Map. Geography and Map Division,
Library of Congress (30)
Digital ID # pm004900
Peterborough, New Hampshire
Peterborough, New Hampshire was a small mill town with a population of around 2,500 when the MacDowells discovered it in the 1890s. The abandoned farm that they purchased there in 1896 would become The MacDowell Colony, and is located beyond the eastern edge of this bird’s-eye-view map. Rising in the background is Mount Monadnock. Known as "the mountain that stands alone," Mount Monadnock is a distinctive landmark in southwestern New Hampshire.
Thornton Wilder and Marian MacDowell
Bernice Perry. Thornton Wilder and Marian MacDowell, 1952.
Photograph. Prints and Photographs Division
(13) Digital ID #mc0013
Courtesy of The MacDowell Colony
Thornton Wilder and Marian MacDowell
Thornton Wilder (1897–1975) was devoted to Marian MacDowell and considered himself one of her “loyalest and most indebted boys.” He read aloud selections from Our Town at the festivities on Marian MacDowell Day, August 15, 1952, when this photo was taken. Nearly six hundred people gathered on the lawn of Hillcrest, the MacDowell’s home, to honor the Colony’s founder and celebrate her approaching ninety-fifth birthday.
Our Town, a Play in Three Acts
Thornton Wilder.
New York: Coward McCann, Inc., 1938. First edition.
Rare Book and Special Collections Division, Library of Congress (31) Digital ID # mc0031
By permission of Tappan Wilder. All rights reserved.
Our Town
Thornton Wilder’s Pulitzer-prize winning play Our Town was one of the most performed plays of the twentieth century. Set in the fictional town of Grover’s Corners, New Hampshire, Our Town was inspired in part by Peterborough, New Hampshire—home of The MacDowell Colony. Wilder worked nine seasons at the Colony, including a residency in 1937, while he was writing Our Town. Although he avoided identifying Grover’s Corners with any real place, its similarity to Peterborough is unmistakable.

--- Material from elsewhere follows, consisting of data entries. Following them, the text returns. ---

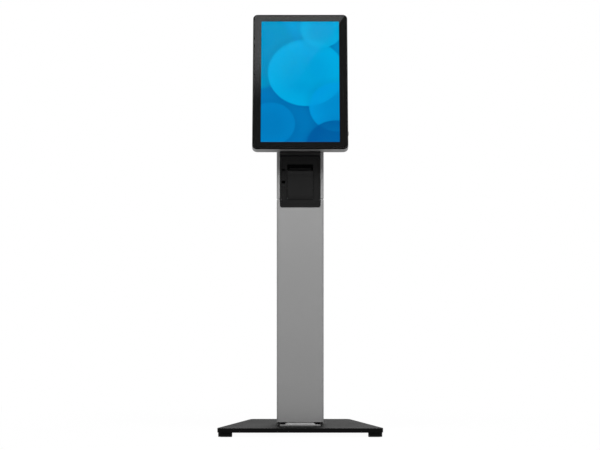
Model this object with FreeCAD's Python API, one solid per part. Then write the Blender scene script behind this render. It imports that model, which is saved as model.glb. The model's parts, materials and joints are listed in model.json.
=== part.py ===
import FreeCAD, Part
import math
import os

# A self-service kiosk on a floor stand: a portrait touchscreen leaning back on a sheet-metal column,
# with a receipt printer let into the column below the screen and a steel plate on four feet.
# Millimetres. X to the right, Y to the back, Z up. The origin is on the floor, at the middle of the plate.

V = FreeCAD.Vector
X_AXIS = V(1, 0, 0)
Y_AXIS = V(0, 1, 0)
Z_AXIS = V(0, 0, 1)

# Base plate and feet
base_front_width = 570.0
base_rear_width = 346.0
base_depth = 450.0
base_corner_radius = 20.0
plate_thickness = 15.0
plate_chamfer = 0.8
foot_height = 14.5
foot_width = 46.0
foot_inset = 2.8
foot_edge_radius = 1.0
foot_corner_radius = 4.0

# Column
column_depth = 150.0
cheek_width = 11.0
column_setback = 109.0
column_corner_radius = 8.0
sheet = 2.0
column_gap = 13.0
seam_rise = 26.5
seam_gap = 1.5
seam_chamfer = 1.6
top_rise = 20.0
cheek_rise = 12.0

# Foot flange of the column
flange_thickness = 5.5
flange_side_step = 11.0
flange_proud = 5.5
upstand_wall = 3.0
upstand_height = 105.0
apron_margin = 36.5
apron_flare = 8.0
apron_setback = 4.0
notch_height = 12.0
notch_depth = 30.0
column_bolt_radius = 4.0
column_bolt_margin = 40.0
column_bolt_spread = 90.0

# Rear door
door_margin = 22.0
door_sill = 58.0
door_head = 25.0
door_overlap = 8.0
door_flange_depth = 8.0
hinge_pin_radius = 1.5
knuckle_radius = 3.2
knuckle_length = 14.0
lock_radius = 9.5
lock_cam_length = 30.0
hinge_inset = 80.0

# Touchscreen
screen_width = 267.8
screen_height = 476.1
side_border = 29.1
end_border = 25.9
head_corner_radius = 16.0
head_depth = 45.0
head_rim_depth = 30.0
head_back_inset = 20.0
head_edge_round = 9.0
head_wall = 2.5
head_lean = 27.0
face_setback = 62.5
face_height = 1208.0
bezel_depth = 6.0
bezel_rim = 3.5
glass_thickness = 3.0
module_side = 12.2
module_end = 9.75
module_depth = 9.8
mask_thickness = 0.4
chassis_thickness = 1.5

# Tilt hinge behind the screen
pivot_standoff = 27.0
pivot_drop = 106.0
shaft_radius = 6.0
ear_thickness = 5.0
ear_radius = 16.0
arm_ear_offset = 30.0
washer_thickness = 1.2
arm_thickness = 4.0
vesa_pitch = 100.0
head_clearance = 17.0

# Port cover under the screen's lower edge
port_cover_width = 136.0
port_cover_drop = 6.5
port_cover_start = 20.0
port_cover_rise = 60.0
port_cover_wall = 2.5

# Receipt printer
surround_frame = 4.5
surround_top_gap = 1.5
surround_sill = 16.0
surround_head = 9.0
surround_proud = 1.0
surround_thickness = 2.5
surround_skirt = 14.0
surround_corner = 7.0
case_wall = 2.5
case_brow = 18.3
cover_margin = 3.75
cover_sill = 9.5
cover_bulge = 4.5
cover_wall = 2.5
slot_height = 18.6
slot_mouth = 6.0
strip_rib_width = 6.6
lever_margin = 1.4
lever_drop = 3.4
lever_width = 11.6
lever_height = 33.6
lever_travel = 9.0
key_size = 9.0
key_travel = 1.2
light_radius = 1.2
roll_radius = 40.0
roll_width = 79.5
roll_front_room = 18.0
roll_rear_room = 28.0
core_radius = 9.0
core_wall = 1.5
platen_radius = 6.0
platen_inset = 1.75
platen_shaft_radius = 2.0
gear_module = 0.8
platen_teeth = 20
pinion_teeth = 12
gear_width = 2.4
motor_radius = 10.0

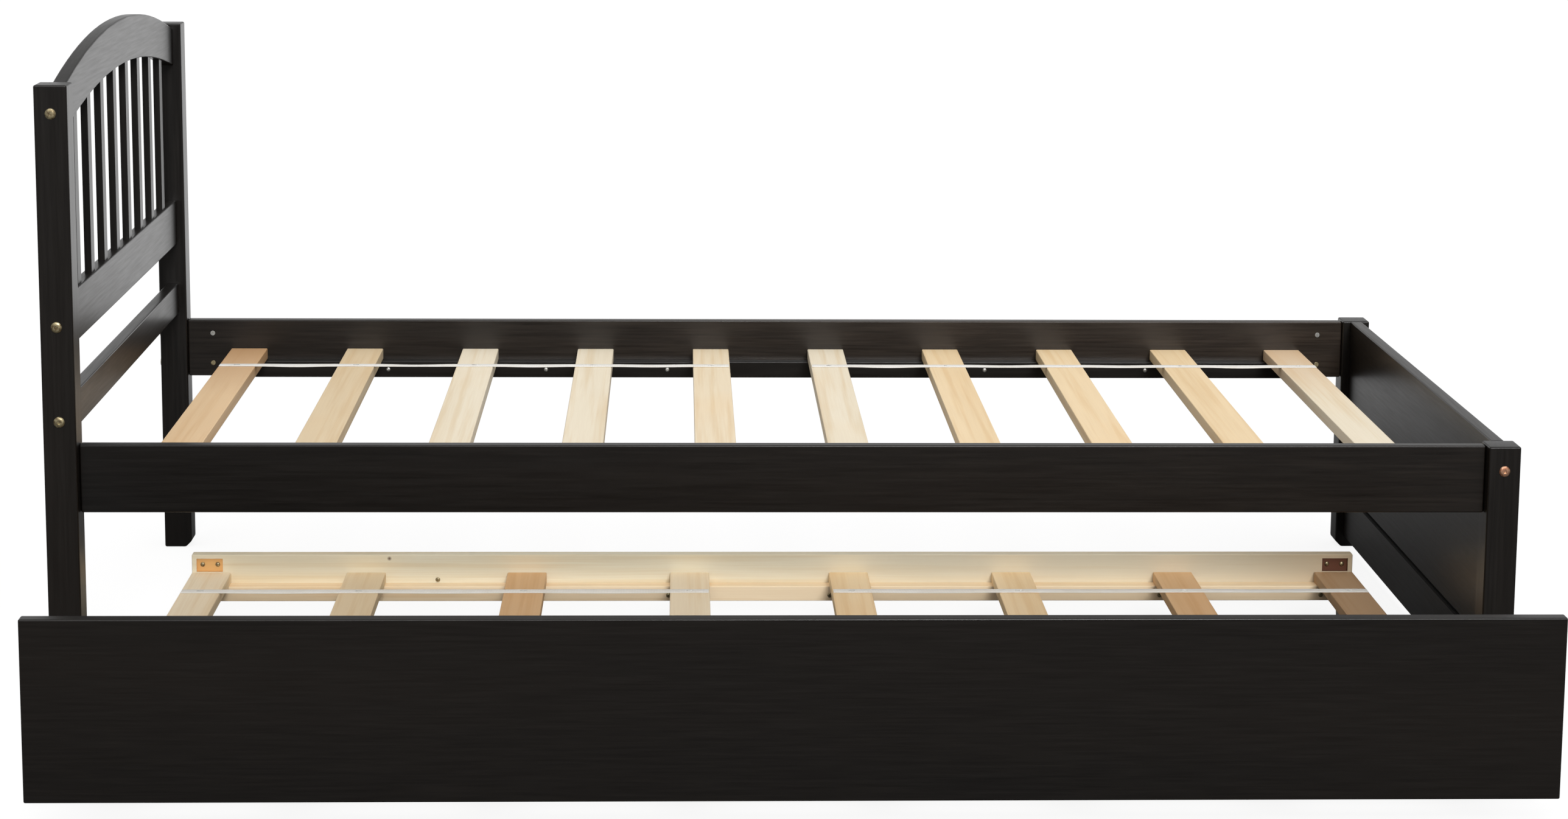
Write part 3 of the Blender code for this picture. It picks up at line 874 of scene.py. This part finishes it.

Our Town. Autograph short score, 2004.
Ned Rorem. Ned Rorem Collection,
Music Division, Library of Congress.
© Copyright Boosey & Hawkes, Inc. (79)
Digital ID #mc0079
Our Town, the Opera
Many composers wanted to turn Our Town into an opera, but Thornton Wilder refused them all—including Aaron Copland, who wrote the film score for the 1940 movie version. In 2001, Wilder’s nephew and literary executor, Tappan Wilder, granted permission for the first operatic rendition of Our Town. Premiered in 2006 by the Indiana University Opera Theater, Our Town, the opera, features a libretto by J. D. McClatchy and a score by Ned Rorem—both MacDowell Colony Fellows.